Erin is a Ph.D student in Tel Aviv University’s Department of Archaeology and Ancient Near Eastern Cultures. Her doctoral studies focus on cult in the Northern Kingdom of Israel from the Iron I-IIB. Erin also completed her M. A. at Tel Aviv, and her thesis dealt with an early Iron Age hoard of metallic objects from Megiddo’s Area Q.
Naama is working on finishing her masters under the supervision of Prof. Israel Finkelstein. Her thesis focuses on the Intermediate Bronze Age in the Judean Shephelah. Naama is also a member of the Megiddo Expedition as well as the Masada Expedition.
Liora is a PhD student in Paris 1 Panthéon-Sorbonne and in Tel Aviv University, under the supervision of Pascal Butterlin and Alexander Fantalkin. Her doctoral studies deals with technological and petrographical analyses of ceramics during the Iron Age IIB, and especially with the reconstitution of craftsmanship during neo-assyrian domination of Southern-Levant. She is also a member of Ashdod Yam excavation as well as Tel Dan expedition.

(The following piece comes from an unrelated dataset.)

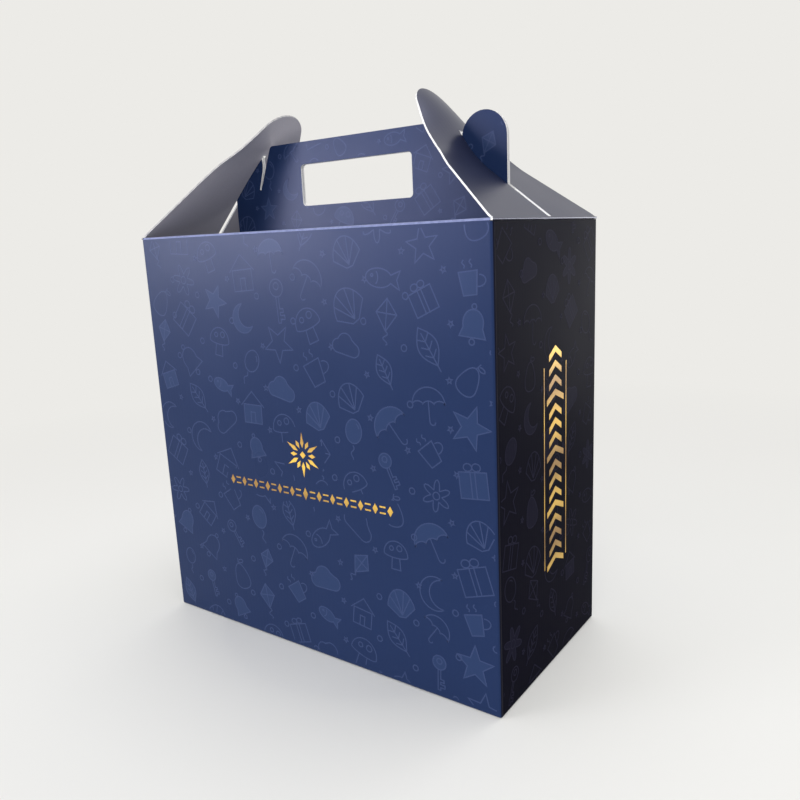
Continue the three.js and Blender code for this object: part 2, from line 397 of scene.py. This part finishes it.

Eythan Levy holds degrees in Computer Science (PhD 2009), Ancient Oriental Languages (MA 2012) and Archaeology (MA 2015). His main research interests are biblical archaeology, Iron Age chronology, Egypt and the Levant, west-Semitic epigraphy and computer applications in archaeology. His former field experience includes Megiddo, Hazor, Tel Rehov, Dor, Khirbet Qeiyafa and Lachish. He is currently pursuing a PhD in archaeology at Tel Aviv University, under Profs Israel Finkelstein and Eli Piasetsky, on the subject of Iron Age chronology.
Yana is currently finishing her second year of her undergraduate studies at Tel Aviv University. She did her field school at Tel Megiddo in 2016 and has since become a member of the expedition. In the winter of 2017 she was an assistant-area supervisor at Masada.